• [Dataset extract]

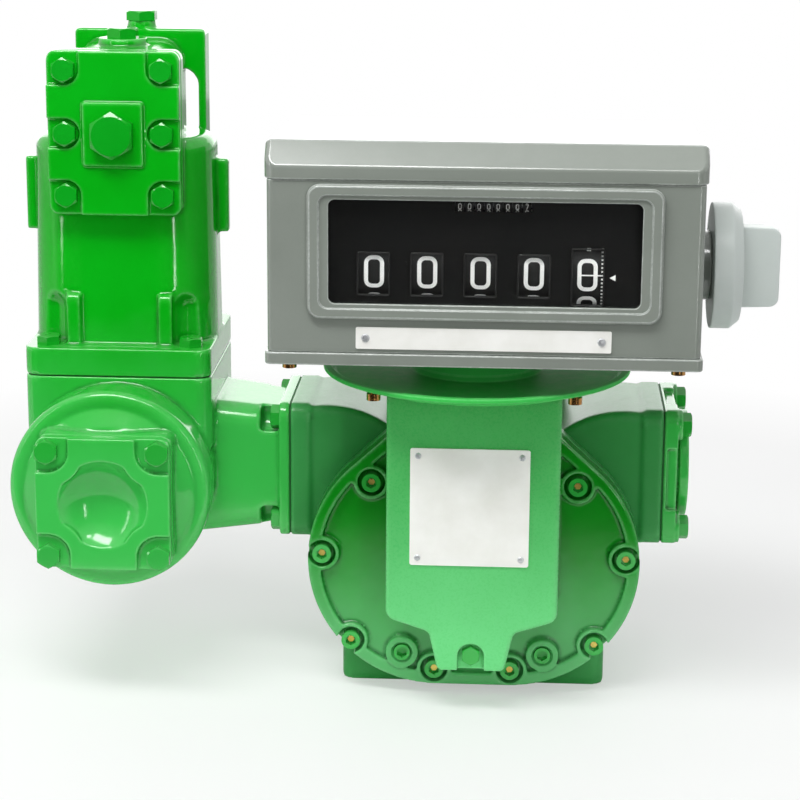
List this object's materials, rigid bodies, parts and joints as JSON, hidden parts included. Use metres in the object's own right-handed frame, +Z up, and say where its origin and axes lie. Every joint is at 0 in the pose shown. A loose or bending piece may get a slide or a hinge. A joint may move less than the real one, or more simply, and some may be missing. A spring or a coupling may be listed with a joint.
{
  "type": "positive displacement flow meter",
  "caption": "Rotary positive-displacement liquid meter with a resettable counter, reset knob, inlet strainer, air eliminator and outlet flange.",
  "frame": {"origin": "centre of the underside of the foot", "axes": "+Z up, -Y the front with the register window, +X the way the liquid flows, from strainer to outlet flange"},
  "size_m": [0.4948, 0.237, 0.4385],
  "materials": {
    "iron_green": "gloss enamel over a cast texture",
    "alloy_green": "thick gloss enamel",
    "bolt_green": "gloss enamel over steel",
    "inner_iron": "machined",
    "steel": "ground",
    "register_grey": "satin stove enamel",
    "knob_grey": "smooth moulded",
    "brass": "bright",
    "window": "clear",
    "dial_black": "matt black",
    "plate_white": "satin anodised",
    "screw_steel": "bright",
    "float_plastic": "moulded",
    "gasket_fibre": "compressed sheet"
  },
  "bodies": {
    "meter": {"meter_housing": "iron_green", "front_cover": "iron_green", "rear_cover": "iron_green", "cover_screws": "bolt_green", "drain_plugs": "bolt_green", "bearing_plates": "inner_iron", "packing_gland": "brass", "gear_case_cover": "alloy_green", "gear_case_bolt": "bolt_green", "nameplate": "plate_white", "nameplate_rivets": "screw_steel", "counter_adapter": "alloy_green", "brass_screws": "brass", "register_base": "register_grey", "register_case": "register_grey", "register_lid": "register_grey", "window_bezel": "register_grey", "window_glass": "window", "dial_plate": "dial_black", "wheel_shaft": "steel", "totalizer_shaft": "steel", "notice_strip": "plate_white", "strip_screws": "screw_steel", "strainer_housing": "alloy_green", "strainer_cover": "alloy_green", "strainer_cover_bolts": "bolt_green", "strainer_basket": "steel", "inlet_joint_bolts": "bolt_green", "air_eliminator_body": "alloy_green", "air_eliminator_bolts": "bolt_green", "valve_cover": "alloy_green", "valve_cover_bolts": "bolt_green", "valve_plug": "bolt_green", "vent_plugs": "bolt_green", "outlet_flange": "alloy_green", "outlet_flange_bolts": "bolt_green", "gaskets": "gasket_fibre"},
    "blocking_rotor": {"blocking_rotor": "inner_iron", "timing_gear_blocking": "inner_iron", "drive_bevel_gear": "steel"},
    "left_rotor": {"displacement_rotor_left": "inner_iron", "timing_gear_left": "inner_iron"},
    "right_rotor": {"displacement_rotor_right": "inner_iron", "timing_gear_right": "inner_iron"},
    "vertical_shaft": {"vertical_shaft": "steel"},
    "reset_knob": {"reset_knob": "knob_grey"},
    "air_float": {"air_float": "float_plastic"},
    "number_wheel_1": {"number_wheel_1": "dial_black"},
    "number_wheel_2": {"number_wheel_2": "dial_black"},
    "number_wheel_3": {"number_wheel_3": "dial_black"},
    "number_wheel_4": {"number_wheel_4": "dial_black"},
    "number_wheel_5": {"number_wheel_5": "dial_black"},
    "totalizer_wheel_1": {"totalizer_wheel_1": "dial_black"},
    "totalizer_wheel_2": {"totalizer_wheel_2": "dial_black"},
    "totalizer_wheel_3": {"totalizer_wheel_3": "dial_black"},
    "totalizer_wheel_4": {"totalizer_wheel_4": "dial_black"},
    "totalizer_wheel_5": {"totalizer_wheel_5": "dial_black"},
    "totalizer_wheel_6": {"totalizer_wheel_6": "dial_black"},
    "totalizer_wheel_7": {"totalizer_wheel_7": "dial_black"},
    "totalizer_wheel_8": {"totalizer_wheel_8": "dial_black"}
  },
  "joints": [
    {"name": "blocking_rotor_spin", "type": "hinge", "parent": "meter", "child": "blocking_rotor", "pos_m": [0, 0, 0.15], "axis": [0, 1, 0], "continuous": true},
    {"name": "left_rotor_spin", "type": "hinge", "parent": "meter", "child": "left_rotor", "pos_m": [-0.048, 0, 0.084], "axis": [0, 1, 0], "continuous": true},
    {"name": "right_rotor_spin", "type": "hinge", "parent": "meter", "child": "right_rotor", "pos_m": [0.048, 0, 0.084], "axis": [0, 1, 0], "continuous": true},
    {"name": "vertical_shaft_spin", "type": "hinge", "parent": "meter", "child": "vertical_shaft", "pos_m": [0, -0.09, 0.2], "axis": [0, 0, 1], "continuous": true},
    {"name": "number_wheel_1_spin", "type": "hinge", "parent": "meter", "child": "number_wheel_1", "pos_m": [-0.062, -0.1019, 0.298], "axis": [-1, 0, 0], "continuous": true},
    {"name": "number_wheel_2_spin", "type": "hinge", "parent": "meter", "child": "number_wheel_2", "pos_m": [-0.02945, -0.1019, 0.298], "axis": [-1, 0, 0], "continuous": true},
    {"name": "number_wheel_3_spin", "type": "hinge", "parent": "meter", "child": "number_wheel_3", "pos_m": [0.0031, -0.1019, 0.298], "axis": [-1, 0, 0], "continuous": true},
    {"name": "number_wheel_4_spin", "type": "hinge", "parent": "meter", "child": "number_wheel_4", "pos_m": [0.03565, -0.1019, 0.298], "axis": [-1, 0, 0], "continuous": true},
    {"name": "number_wheel_5_spin", "type": "hinge", "parent": "meter", "child": "number_wheel_5", "pos_m": [0.0682, -0.1019, 0.298], "axis": [-1, 0, 0], "continuous": true},
    {"name": "totalizer_wheel_1_spin", "type": "hinge", "parent": "meter", "child": "totalizer_wheel_1", "pos_m": [-0.00995, -0.1342, 0.3394], "axis": [-1, 0, 0], "continuous": true},
    {"name": "totalizer_wheel_2_spin", "type": "hinge", "parent": "meter", "child": "totalizer_wheel_2", "pos_m": [-0.00415, -0.1342, 0.3394], "axis": [-1, 0, 0], "continuous": true},
    {"name": "totalizer_wheel_3_spin", "type": "hinge", "parent": "meter", "child": "totalizer_wheel_3", "pos_m": [0.00165, -0.1342, 0.3394], "axis": [-1, 0, 0], "continuous": true},
    {"name": "totalizer_wheel_4_spin", "type": "hinge", "parent": "meter", "child": "totalizer_wheel_4", "pos_m": [0.00745, -0.1342, 0.3394], "axis": [-1, 0, 0], "continuous": true},
    {"name": "totalizer_wheel_5_spin", "type": "hinge", "parent": "meter", "child": "totalizer_wheel_5", "pos_m": [0.01325, -0.1342, 0.3394], "axis": [-1, 0, 0], "continuous": true},
    {"name": "totalizer_wheel_6_spin", "type": "hinge", "parent": "meter", "child": "totalizer_wheel_6", "pos_m": [0.01905, -0.1342, 0.3394], "axis": [-1, 0, 0], "continuous": true},
    {"name": "totalizer_wheel_7_spin", "type": "hinge", "parent": "meter", "child": "totalizer_wheel_7", "pos_m": [0.02485, -0.1342, 0.3394], "axis": [-1, 0, 0], "continuous": true},
    {"name": "totalizer_wheel_8_spin", "type": "hinge", "parent": "meter", "child": "totalizer_wheel_8", "pos_m": [0.03065, -0.1342, 0.3394], "axis": [-1, 0, 0], "continuous": true},
    {"name": "reset_knob_turn", "type": "hinge", "parent": "meter", "child": "reset_knob", "pos_m": [0.15, -0.075, 0.293], "axis": [-1, 0, 0], "range_deg": [0, 360]},
    {"name": "air_float_rise", "type": "slide", "parent": "meter", "child": "air_float", "axis": [0, 0, 1], "range_m": [0, 0.02]}
  ],
  "couplings": [
    {"joint": "left_rotor_spin", "follows": "blocking_rotor_spin", "ratio": -1},
    {"joint": "right_rotor_spin", "follows": "blocking_rotor_spin", "ratio": -1},
    {"joint": "vertical_shaft_spin", "follows": "blocking_rotor_spin", "ratio": 1},
    {"joint": "number_wheel_1_spin", "follows": "blocking_rotor_spin", "ratio": 0.00001},
    {"joint": "number_wheel_2_spin", "follows": "blocking_rotor_spin", "ratio": 0.0001},
    {"joint": "number_wheel_3_spin", "follows": "blocking_rotor_spin", "ratio": 0.001},
    {"joint": "number_wheel_4_spin", "follows": "blocking_rotor_spin", "ratio": 0.01},
    {"joint": "number_wheel_5_spin", "follows": "blocking_rotor_spin", "ratio": 0.1},
    {"joint": "totalizer_wheel_1_spin", "follows": "blocking_rotor_spin", "ratio": 0.00000001},
    {"joint": "totalizer_wheel_2_spin", "follows": "blocking_rotor_spin", "ratio": 0.0000001},
    {"joint": "totalizer_wheel_3_spin", "follows": "blocking_rotor_spin", "ratio": 0.000001},
    {"joint": "totalizer_wheel_4_spin", "follows": "blocking_rotor_spin", "ratio": 0.00001},
    {"joint": "totalizer_wheel_5_spin", "follows": "blocking_rotor_spin", "ratio": 0.0001},
    {"joint": "totalizer_wheel_6_spin", "follows": "blocking_rotor_spin", "ratio": 0.001},
    {"joint": "totalizer_wheel_7_spin", "follows": "blocking_rotor_spin", "ratio": 0.01},
    {"joint": "totalizer_wheel_8_spin", "follows": "blocking_rotor_spin", "ratio": 0.1}
  ]
}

• [What the task requires] Copy all the lines above that hold the string "origin".

• [Expected answer]
List this object's materials, rigid bodies, parts and joints as JSON, hidden parts included. Use metres in the object's own right-handed frame, +Z up, and say where its origin and axes lie. Every joint is at 0 in the pose shown. A loose or bending piece may get a slide or a hinge. A joint may move less than the real one, or more simply, and some may be missing. A spring or a coupling may be listed with a joint.
  "frame": {"origin": "centre of the underside of the foot", "axes": "+Z up, -Y the front with the register window, +X the way the liquid flows, from strainer to outlet flange"},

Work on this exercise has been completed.